━━━━━ Information supplied ━━━━━
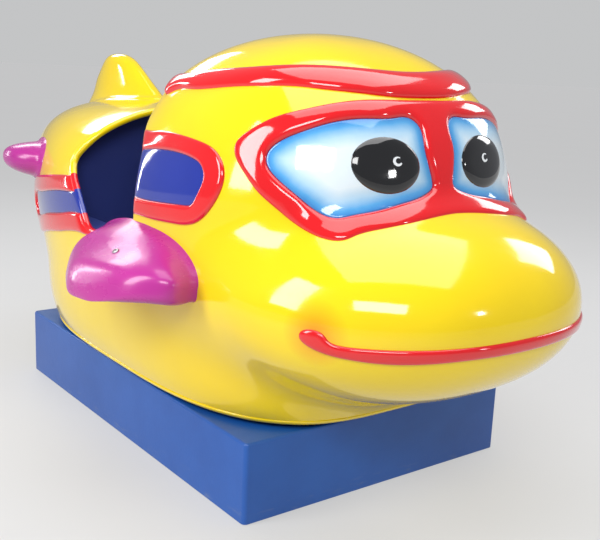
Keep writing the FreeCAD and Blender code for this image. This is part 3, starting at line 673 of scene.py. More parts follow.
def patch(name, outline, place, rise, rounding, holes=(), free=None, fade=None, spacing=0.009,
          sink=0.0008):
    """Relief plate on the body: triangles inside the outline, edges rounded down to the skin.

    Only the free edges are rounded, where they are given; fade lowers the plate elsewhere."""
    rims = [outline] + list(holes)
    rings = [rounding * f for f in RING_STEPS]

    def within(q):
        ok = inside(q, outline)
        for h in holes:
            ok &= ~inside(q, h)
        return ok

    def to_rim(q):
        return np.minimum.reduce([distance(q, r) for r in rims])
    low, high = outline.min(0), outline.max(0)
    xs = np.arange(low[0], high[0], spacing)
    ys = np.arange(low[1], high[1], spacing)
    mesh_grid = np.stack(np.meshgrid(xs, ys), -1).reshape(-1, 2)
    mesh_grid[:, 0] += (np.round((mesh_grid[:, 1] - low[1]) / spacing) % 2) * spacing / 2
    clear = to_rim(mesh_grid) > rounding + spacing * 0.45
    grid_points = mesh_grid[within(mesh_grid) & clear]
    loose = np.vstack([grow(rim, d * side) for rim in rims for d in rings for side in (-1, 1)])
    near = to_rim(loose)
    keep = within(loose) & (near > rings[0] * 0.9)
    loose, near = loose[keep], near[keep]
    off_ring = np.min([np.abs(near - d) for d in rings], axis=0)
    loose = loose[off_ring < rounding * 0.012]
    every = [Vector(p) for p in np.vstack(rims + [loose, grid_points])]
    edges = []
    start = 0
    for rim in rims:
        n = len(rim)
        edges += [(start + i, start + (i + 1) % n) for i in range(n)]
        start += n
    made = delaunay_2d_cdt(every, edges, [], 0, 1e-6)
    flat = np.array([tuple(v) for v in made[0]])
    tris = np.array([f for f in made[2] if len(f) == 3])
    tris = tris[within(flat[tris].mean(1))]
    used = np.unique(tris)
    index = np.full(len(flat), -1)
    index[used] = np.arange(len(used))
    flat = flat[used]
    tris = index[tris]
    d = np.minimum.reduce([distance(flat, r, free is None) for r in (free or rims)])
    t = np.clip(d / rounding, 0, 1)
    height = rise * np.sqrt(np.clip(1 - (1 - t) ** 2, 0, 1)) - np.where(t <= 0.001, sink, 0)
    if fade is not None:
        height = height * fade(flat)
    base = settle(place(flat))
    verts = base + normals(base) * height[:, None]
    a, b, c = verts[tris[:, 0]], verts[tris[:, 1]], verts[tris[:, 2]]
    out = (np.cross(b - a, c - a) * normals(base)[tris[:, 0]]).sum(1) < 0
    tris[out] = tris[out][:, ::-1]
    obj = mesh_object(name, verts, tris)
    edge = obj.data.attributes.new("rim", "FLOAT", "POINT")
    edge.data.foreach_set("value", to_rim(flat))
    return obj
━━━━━
## Prompt
Copy out each line exactly.

## Expected output
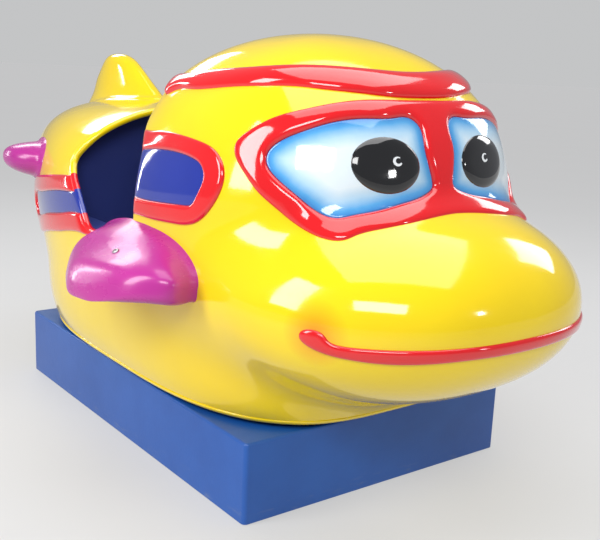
Keep writing the FreeCAD and Blender code for this image. This is part 3, starting at line 673 of scene.py. More parts follow.
def patch(name, outline, place, rise, rounding, holes=(), free=None, fade=None, spacing=0.009,
          sink=0.0008):
    """Relief plate on the body: triangles inside the outline, edges rounded down to the skin.

    Only the free edges are rounded, where they are given; fade lowers the plate elsewhere."""
    rims = [outline] + list(holes)
    rings = [rounding * f for f in RING_STEPS]

    def within(q):
        ok = inside(q, outline)
        for h in holes:
            ok &= ~inside(q, h)
        return ok

    def to_rim(q):
        return np.minimum.reduce([distance(q, r) for r in rims])
    low, high = outline.min(0), outline.max(0)
    xs = np.arange(low[0], high[0], spacing)
    ys = np.arange(low[1], high[1], spacing)
    mesh_grid = np.stack(np.meshgrid(xs, ys), -1).reshape(-1, 2)
    mesh_grid[:, 0] += (np.round((mesh_grid[:, 1] - low[1]) / spacing) % 2) * spacing / 2
    clear = to_rim(mesh_grid) > rounding + spacing * 0.45
    grid_points = mesh_grid[within(mesh_grid) & clear]
    loose = np.vstack([grow(rim, d * side) for rim in rims for d in rings for side in (-1, 1)])
    near = to_rim(loose)
    keep = within(loose) & (near > rings[0] * 0.9)
    loose, near = loose[keep], near[keep]
    off_ring = np.min([np.abs(near - d) for d in rings], axis=0)
    loose = loose[off_ring < rounding * 0.012]
    every = [Vector(p) for p in np.vstack(rims + [loose, grid_points])]
    edges = []
    start = 0
    for rim in rims:
        n = len(rim)
        edges += [(start + i, start + (i + 1) % n) for i in range(n)]
        start += n
    made = delaunay_2d_cdt(every, edges, [], 0, 1e-6)
    flat = np.array([tuple(v) for v in made[0]])
    tris = np.array([f for f in made[2] if len(f) == 3])
    tris = tris[within(flat[tris].mean(1))]
    used = np.unique(tris)
    index = np.full(len(flat), -1)
    index[used] = np.arange(len(used))
    flat = flat[used]
    tris = index[tris]
    d = np.minimum.reduce([distance(flat, r, free is None) for r in (free or rims)])
    t = np.clip(d / rounding, 0, 1)
    height = rise * np.sqrt(np.clip(1 - (1 - t) ** 2, 0, 1)) - np.where(t <= 0.001, sink, 0)
    if fade is not None:
        height = height * fade(flat)
    base = settle(place(flat))
    verts = base + normals(base) * height[:, None]
    a, b, c = verts[tris[:, 0]], verts[tris[:, 1]], verts[tris[:, 2]]
    out = (np.cross(b - a, c - a) * normals(base)[tris[:, 0]]).sum(1) < 0
    tris[out] = tris[out][:, ::-1]
    obj = mesh_object(name, verts, tris)
    edge = obj.data.attributes.new("rim", "FLOAT", "POINT")
    edge.data.foreach_set("value", to_rim(flat))
    return obj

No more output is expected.